There has been an ongoing debate for decades as to whether or not the use of pre-existing logic for conducting Root Cause Analyses helps or hinders the analysis results. Does the use of such pre-existing logic expand the thinking of the team members or does it lead the team to pre-determined conclusions and away from other conclusions not considered in the pre-existing logic? We will explore the fine line between these opposing views and see if there is a middle ground for consensus.
This article’s intent is not to debate the definition of “root cause analysis” because if it did, it would go on indefinitely! For those readers who have participated in such discussions on various online RCA forums, you know what I mean. However, I think we can most all agree that no matter how you define RCA, that undesirable outcomes are the result of multiple cause-and-effect relationships that line up over time. No matter what tool you use to express these cause-and-effect relationships (i.e. – logic tree, fault tree, why tree, causal factors tree, factor tree, fishbone diagram, etc.), we nonetheless can agree that these relationships must exist for the undesirable outcome to surface.
With a lack of a standardized definition of Root Cause Analysis comes the ambiguity of terms related to RCA itself. What is a Root Cause? Again, the answer to this question suffers the same fate in the public domain as Root Cause Analysis and is not the focal point of this article.
Let us begin with the concept that flawed systems oftentimes adversely impact human decision-making. Flawed systems are the information systems in which we use to help us make better decisions. Such systems include but are not limited to our training systems, purchasing practices, procedures, policies, etc. For example, I may have decided to use too much lubricant for a pump in my area causing it to fail prematurely. The basis of my decision is that I am an operator who has recently been given the additional task of lubricating equipment that I operate.
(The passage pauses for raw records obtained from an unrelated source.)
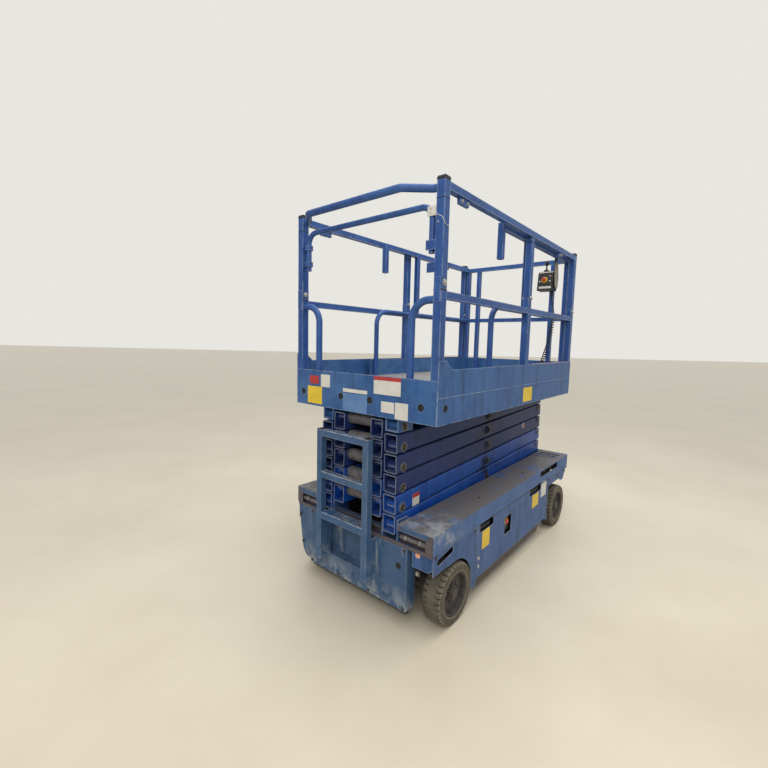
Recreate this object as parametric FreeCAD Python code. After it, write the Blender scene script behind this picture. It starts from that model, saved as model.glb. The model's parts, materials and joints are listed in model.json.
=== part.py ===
import FreeCAD, Part

import math
import os

from FreeCAD import Vector

# Electric scissor lift, slab type: a low chassis on four solid tyres, five pairs of crossed box arms,
# and a railed platform with a deck that rolls out to the front.
# Millimetres. +X points to the front (steered wheels), +Y to the left, +Z up, z = 0 is the floor.

os.makedirs("parts", exist_ok=True)

# Clearances shared by the whole machine
seat_gap = 0.3
pin_clearance = 0.05
side_clearance = 5.0
plate = 4.0

# Scissor stack
stage_count = 5
pin_span = 2183.0
rear_pin_x = -1067.0
base_pin_z = 591.0
arm_width = 95.0
arm_height = 112.0
arm_stack_gap = 10.0
arm_wall = 6.0
arm_corner = 9.0
arm_overhang = 65.0
pin_offset = 26.0
pin_radius = 25.0
pin_head_lip = 6.0
pin_head = 7.0
boss_wall = 8.0
boss_proud = 3.0
inner_arm_y = 112.0
arm_side_gap = 18.0
cross_tube_wall = 13.0
roller_wall = 9.0
roller_width = 70.0
roller_running_gap = 0.5
base_roller_gap = 3.0
top_roller_inset = 13.0

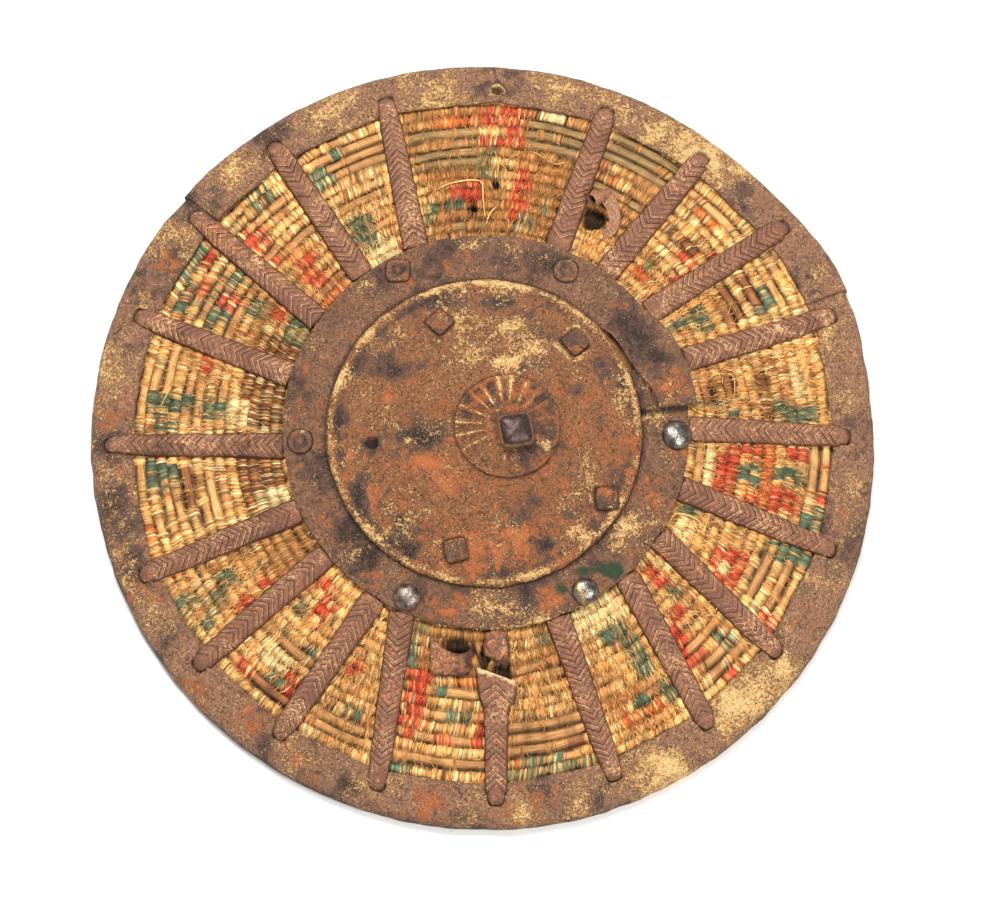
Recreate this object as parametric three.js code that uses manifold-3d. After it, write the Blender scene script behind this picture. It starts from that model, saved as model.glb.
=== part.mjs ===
// A round cane shield with an iron rim, nineteen radial iron bars and a domed iron boss.
// It lies face up on the flat back flange of its rim; +X is the shield's right, +Y its top.

import * as THREE from 'three';
import { mergeVertices } from 'three/addons/utils/BufferGeometryUtils.js';
import loadManifold from 'manifold-3d';

const wasm = await loadManifold();
wasm.setup();

// Driving dimensions in millimetres and degrees

// space left between two pieces that touch
const CLEARANCE = 0.3;

// rim: two sheet-iron strips folded round the edge of the cane and lapped twice
const RIM_RADIUS = 240.3;
const RIM_OVAL = 1.5;
const RIM_STRETCH_ANGLE = 305;
const RIM_FRONT_WIDTH = 26.5;
const RIM_BACK_WIDTH = 18;
const RIM_SHEET = 1.6;
const RIM_SHOULDER_DROP = 4.4;
const RIM_EDGE_FALL = 3.2;
const RIM_EDGE_FOOT = 5;
const RIM_SHOULDER_INSET = 5.5;
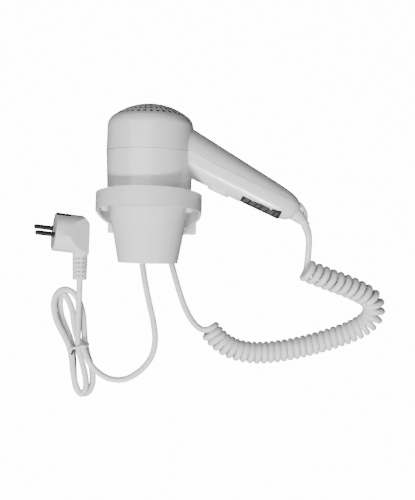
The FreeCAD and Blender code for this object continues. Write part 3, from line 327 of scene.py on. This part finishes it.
def route_line(points):
    """The points that a route's NURBS spline runs through, in metres."""
    curve = link_curve("route", points)
    bpy.context.view_layer.update()
    mesh = bpy.data.meshes.new_from_object(curve)
    line = [vertex.co.copy() for vertex in mesh.vertices]
    bpy.data.objects.remove(curve)
    return line


def even_steps(line, step):
    """The line again, at even steps."""
    spots, left = [line[0]], step
    for a, b in zip(line, line[1:]):
        run = (b - a).length
        while run and left <= run:
            spots.append(a.lerp(b, left / run))
            a, run, left = spots[-1], run - left, step
        left -= run
    if (line[-1] - spots[-1]).length > step * 0.3:
        spots.append(line[-1])
    return spots


def frames_along(line):
    """A pair of directions square to the line at each point, turning as little as they can."""
    ways = [(b - a).normalized() for a, b in zip(line, line[1:])]
    ways.append(ways[-1])
    side = ways[0].orthogonal().normalized()
    frames = []
    for before, way in zip([ways[0]] + ways, ways):
        side = before.rotation_difference(way) @ side
        side = (side - way * side.dot(way)).normalized()
        frames.append((side, way.cross(side)))
    return frames


def tube(name, line, radius, sides=14):
    """A closed round tube along a line; its radius is a number, or one for each point."""
    radii = radius if isinstance(radius, list) else [radius] * len(line)
    mesh = bpy.data.meshes.new(name)
    vertices, faces = [], []
    for spot, reach, (u, v) in zip(line, radii, frames_along(line)):
        for k in range(sides):
            turn = 2 * math.pi * k / sides
            vertices.append(spot + (u * math.cos(turn) + v * math.sin(turn)) * reach * MM)
    for ring in range(len(line) - 1):
        for k in range(sides):
            a, b = ring * sides + k, ring * sides + (k + 1) % sides
            faces.append((a, b, b + sides, a + sides))
    faces.append(tuple(reversed(range(sides))))
    faces.append(tuple(range(len(vertices) - sides, len(vertices))))
    mesh.from_pydata(vertices, [], faces)
    mesh.shade_smooth()
    for face in mesh.polygons[-2:]:
        face.use_smooth = False
    for edge in mesh.edges:
        low, high = sorted(edge.vertices)
        edge.use_edge_sharp = high < sides or low >= len(vertices) - sides
    piece = bpy.data.objects.new(name, mesh)
    scene.collection.objects.link(piece)
    return piece


CORD = 3.1                      # radius of both cords, in millimetres
BASE_EXIT_Z = -20.9
MAINS_ROUTE = [
    (-11.6, -12, BASE_EXIT_Z), (-11.6, -12, -30), (-9.6, -12, -47), (-6.0, -12, -68),
    (-1.6, -11, -88), (3.2, -10, -107), (5.6, -9, -126), (2.2, -8, -143), (-8.5, -8, -156.5),
    (-24, -8, -166.5), (-40, -9, -166), (-51, -10, -159.6), (-58.5, -14.5, -151),
    # up through the tie, and round the smaller upper loop
    (-62.6, -15.5, -142), (-66.5, -14.5, -133), (-73.5, -10.5, -124), (-76.8, -8, -112),
    (-78.6, -7, -98), (-83.5, -7, -86), (-89, -7, -79), (-92.2, -7, -88), (-90.6, -7, -102),
    (-85.5, -7, -114), (-79.5, -7, -128),
    # down through the tie, round the lower loop and up again
    (-77.3, -7, -142), (-76.5, -7, -158), (-75.4, -7, -172), (-70.5, -7, -181.5),
    (-61.5, -7, -181), (-56.6, -7, -171), (-58, -7, -155), (-62.5, -7, -143),
    (-65.8, -7, -130), (-67.2, -7, -112), (-68.6, -7.5, -97),
    # round the larger upper loop, in front of the smaller one
    (-73.5, -9.5, -84), (-80.5, -12, -76.5), (-89.5, -14, -75.5), (-95.8, -15, -83.5),
    (-96.6, -15.2, -96), (-92.6, -15.2, -109), (-86.5, -15.2, -120), (-80.4, -15.2, -131),
    (-77.2, -15.2, -144), (-76, -15.2, -158), (-73, -15.2, -172), (-67.3, -15.2, -182),
    # and up through the tie to the plug
    (-62.2, -15.2, -175), (-63.2, -15.2, -162), (-67.4, -15.2, -147), (-71.8, -15.3, -133),
    (-71.8, -15.3, -115), (-71.4, -15.4, -98), (-71, -17, -84), (-70.3, -20, -75),
    (-70.3, -20, -65.6)]
LEAD_LOWER = [
    (14.4, -12, BASE_EXIT_Z), (14.4, -12, -29), (18.2, -12.5, -42), (23.2, -13.5, -59),
    (28.4, -14.5, -76), (35.0, -16, -93), (43.0, -19, -106), (51.5, -22.5, -112.5)]
COIL_AXIS = [
    (58.6, -16.5, -111.4), (67.9, -16.8, -122.8), (83, -17, -131.4), (103, -17.5, -134.8),
    (124, -18, -133), (146, -19, -128.6), (168, -20.5, -122.2), (188, -23, -114.8),
    (205.5, -26.5, -106.8), (219.4, -31.5, -94.5), (217.5, -37, -77.5), (203, -42.5, -69.5),
    (187, -47.5, -63), (170, -53, -57.4), (148, -59, -49)]
LEAD_UPPER = [
    (149.8, -51.5, -50), (150.5, -52.5, -42), (150.8, -56, -32), (150.4, -61.5, -22),
    (149.2, -64, -14.6), (146.6, -64, -8.1), (144.4, -64, -4.6)]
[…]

This additional responsibility comes as budgets are cut and when mechanics retire, the company is not replacing them. These responsibilities are shifted to operations without training operators in proper lubrication practices.
In this scenario, we have the following:
The point we are trying to get across is not the comprehensiveness of the example at each level, but a simple understanding of how our systems affect our decision-making and consequently cause a physical (observable) effect to emerge. It does not matter if the RCA approach you use labels causes differently (i.e. – approximate causes, near root causes, as long as they represent the cause-and-effect relationships in the manner represented above.
As far as RCA goes, the above was a summary of methodology to gain a consensus on how failure occurs in a sequential series of parallel paths resulting in a common undesirable outcome (the Event). Now let’s move on to the role of templates in RCA.
Whereas before we were discussing methodology, now we will move to focus on content. An RCA process is essentially a framework of cause-and-effect relationships built around a set of methodology rules. This framework however has no content in the beginning. The burden falls upon the lead analysts and their team to develop hypotheses and validate whether they are true or not. This knowledge from the team members will be extracted based on their respective experience in the field.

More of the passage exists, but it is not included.